Bauer is another excellent BAT Theatre production so don’t miss it. There are two more opportunities to catch Bauer this weekend, on Saturday, Oct. 17 and Sunday, Oct. 18. For more information on Bauer and the donation link, please visit:

Because this is a different format than most will be familiar with, I will add a few tips to maximize your viewing pleasure:

    • Take advantage of waiting the half hour before the show starts to allow ample time to adjust your settings.
    • Make sure to mute your mic and turn off your webcam if you have one.
    • Make sure that the button in the upper right of your screen says “Speaker View”
    • Pour your favorite beverage, sit back and relax.

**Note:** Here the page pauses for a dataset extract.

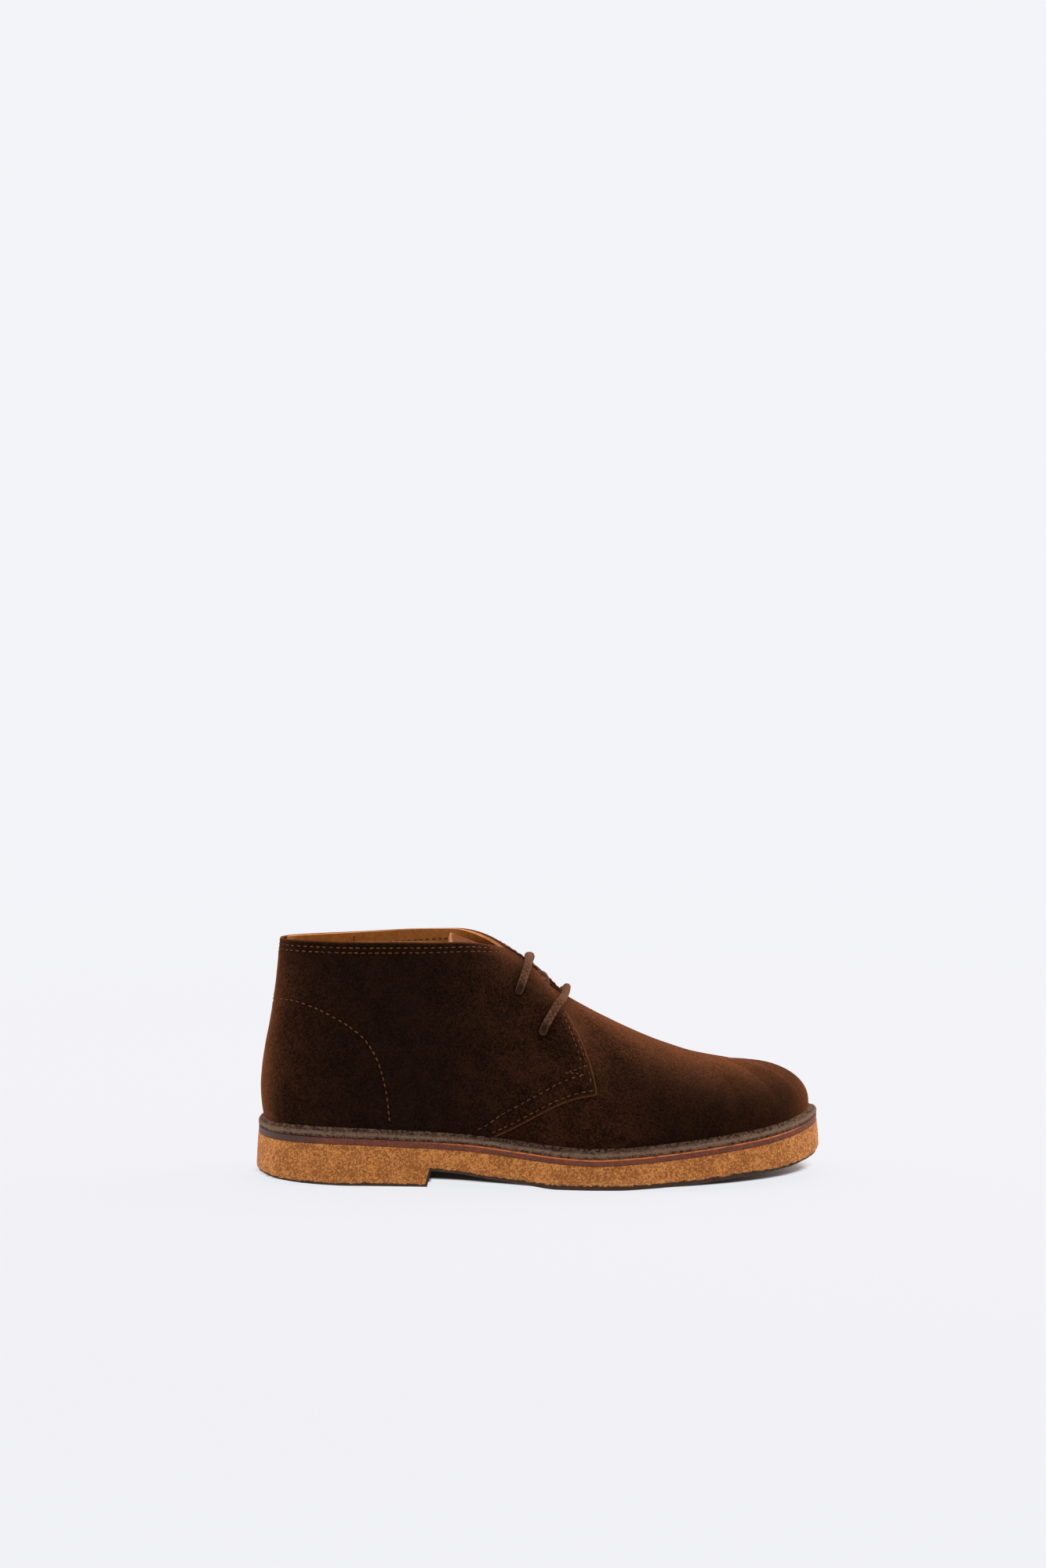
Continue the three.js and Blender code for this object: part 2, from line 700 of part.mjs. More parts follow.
// The strand that crosses in the gap between the facings, under both bars.
function crossingPath() {
  const [lower, upper] = lacing;
  const low = laceDiameter / 2 + clearance - (liningWall + crossClearance);
  const climbs = [1, 0.4, 0.07, 0.14, 0.4, 1];
  return climbs.map((climb, i) => {
    const f = i / (climbs.length - 1);
    const lift = low + climb * (laceLift - low);
    return skin(upper.crossing + f * (lower.crossing - upper.crossing), 1, lift);
  });
}

function laceSolid() {
  return cord(barPath(lacing[0])).add(cord(barPath(lacing[1]))).add(cord(crossingPath()));
}

const suede = new THREE.MeshStandardMaterial({ color: 0x3a2216, roughness: 0.95, metalness: 0 });
const tongueSuede = new THREE.MeshStandardMaterial({ color: 0x52331f, roughness: 0.95, metalness: 0 });
const leather = new THREE.MeshStandardMaterial({ color: 0x7a4020, roughness: 0.6, metalness: 0 });
const liningLeather = new THREE.MeshStandardMaterial({ color: 0x8f5c30, roughness: 0.7, metalness: 0 });
const crepe = new THREE.MeshStandardMaterial({ color: 0xb07840, roughness: 0.85, metalness: 0 });
const cotton = new THREE.MeshStandardMaterial({ color: 0x40281a, roughness: 0.9, metalness: 0 });

const boot = new THREE.Group();
const pieces = [
  ["outsole", outsoleSolid(), crepe],
  ["midsole", midsoleSolid(), leather],
  ["insole", insoleSolid(), liningLeather],
  ["upper", upperSolid(), suede],
  ["tongue", tongueSolid(), tongueSuede],
  ["lace", laceSolid(), cotton],
];
for (const [name, solid, material] of pieces) {
  const mesh = new THREE.Mesh(toGeometry(solid), material);
  mesh.name = name;
  boot.add(mesh);
}

// The origin is on the floor, under the middle of the boot.
const bounds = new THREE.Box3().setFromObject(boot);
const middle = bounds.getCenter(new THREE.Vector3());
boot.position.set(-middle.x, -middle.y, -bounds.min.z);

export default boot;
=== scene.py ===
"""Right desert boot: brown suede quarters over the vamp, turned-out edge, leather midsole, crepe sole.

Lengths are millimetres on the last (x from the heel, y from the outer to the inner side, z from the
floor) and become metres in the frame when a mesh gets its places.
"""
import logging
import math
from dataclasses import dataclass, field
from enum import Enum
from typing import Callable, ClassVar, Sequence

import bpy
import numpy as np
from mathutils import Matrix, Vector, noise
from mathutils.kdtree import KDTree


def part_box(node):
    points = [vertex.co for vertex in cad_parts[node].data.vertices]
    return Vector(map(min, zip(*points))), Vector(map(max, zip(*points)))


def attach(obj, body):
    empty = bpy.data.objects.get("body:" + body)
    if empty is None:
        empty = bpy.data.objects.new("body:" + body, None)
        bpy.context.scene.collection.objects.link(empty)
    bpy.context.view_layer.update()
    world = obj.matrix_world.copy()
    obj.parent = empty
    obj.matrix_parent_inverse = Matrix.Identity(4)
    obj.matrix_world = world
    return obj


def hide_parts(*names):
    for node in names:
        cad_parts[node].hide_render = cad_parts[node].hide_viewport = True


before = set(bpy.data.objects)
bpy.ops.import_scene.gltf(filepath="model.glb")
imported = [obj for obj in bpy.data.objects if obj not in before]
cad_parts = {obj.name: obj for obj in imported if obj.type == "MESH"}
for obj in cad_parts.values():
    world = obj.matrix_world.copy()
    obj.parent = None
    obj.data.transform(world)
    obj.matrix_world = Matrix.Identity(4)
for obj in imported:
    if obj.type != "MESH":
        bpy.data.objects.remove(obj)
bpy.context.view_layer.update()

LOG = logging.getLogger("desert_boot")
BODY = "root"
Array = np.ndarray
Color = tuple[float, float, float, float]
Place = tuple[float, float, float]
Socket = bpy.types.NodeSocket
Inputs = dict[int | str, object]
Chart = list[tuple[float, ...]]
Ring = tuple[float, Callable[[Array, Array], Array]]
UPPER_LOW, UPPER_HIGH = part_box("upper")
HEEL_X = UPPER_LOW[0]
MM = 0.001
# Holes for the lace: station and rise of the hole, station at which its bar crosses the ridge.
LACE_HOLES = ((7.37, 0.476, 8.95), (7.19, 0.68, 8.14))


def srgb(red: int, green: int, blue: int) -> Color:
    """Linear colour of three 0 to 255 screen values."""
    def linear(value: int) -> float:
        """Linear share of one screen value."""
        share = value / 255
        return share / 12.92 if share <= 0.04045 else ((share + 0.055) / 1.055) ** 2.4
    return (linear(red), linear(green), linear(blue), 1.0)


def unit(vectors: Array) -> Array:
    """Vectors scaled to length one."""
    length = np.linalg.norm(vectors, axis=-1, keepdims=True)
    return vectors / np.maximum(length, 1e-9)


def bell(distance: Array, reach: float) -> Array:
    """Soft bump that is one at no distance and falls off over the reach."""
    return np.exp(-(np.asarray(distance) / reach) ** 2)


def smooth_step(low: float, high: float, value: Array) -> Array:
    """Zero below low, one above high and a smooth ramp between."""
    share = np.clip((np.asarray(value, float) - low) / (high - low), 0, 1)
    return share * share * (3 - 2 * share)


def calm(before: Array, after: Array) -> Array:
    """Slope between two chords that never overshoots them."""
    most = 3 * np.minimum(np.abs(before), np.abs(after))
    return np.where(before * after <= 0, 0.0, np.clip((before + after) / 2, -most, most))


def hermite(start: Array, end: Array, slope_start: Array, slope_end: Array, share: Array) -> Array:
    """Cubic curve between two values.

    Args:
        start: Value at share zero.
        end: Value at share one.
        slope_start: Slope at share zero.
        slope_end: Slope at share one.
        share: Place between the two.

    Returns:
        The curve's value at each share.
    """
    square = share * share
    cube = square * share
    return ((2 * cube - 3 * square + 1) * start + (cube - 2 * square + share) * slope_start
            + (3 * square - 2 * cube) * end + (cube - square) * slope_end)


def grain(points: Array, size: float, seed: float = 0.0, octaves: int = 1) -> Array:
    """Smooth noise from -1 to 1 at each point.

    Args:
        points: Places in millimetres.
        size: Size of one blotch in millimetres.
        seed: Shift that gives another pattern.
        octaves: Number of finer layers.

    Returns:
        One value for each point.
    """
    places = points / size + seed
    return np.array([noise.fractal(Vector(place), 0.8, 2.1, octaves) for place in places])


def distance_to(points: Array, targets: Array) -> Array:
    """Distance to the nearest of some targets.

    Args:
        points: Places to measure from.
        targets: Places to measure to.

    Returns:
        One distance for each point.
    """
    tree = KDTree(len(targets))
    for index, target in enumerate(targets):
        tree.insert(target, index)
    tree.balance()
    return np.array([tree.find(point)[2] for point in points])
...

While this second season of Shelter-in-Place is not the same as going to see an actual BAT Theatre show, it does offer a number of comforts to the alternative. Snacks and drinks are only limited to what you have at home, clothing is optional, as long as you avoid using your webcam, and you get social distancing approved live theater!

A full list of this seasons productions, along with donation links, can be found at

The BAT Theatre has been performing shows in the Puget Sound area for over 40 years, and is a non-profit 501(c)(3) entity that relies heavily on ticket revenue, donations and volunteer help.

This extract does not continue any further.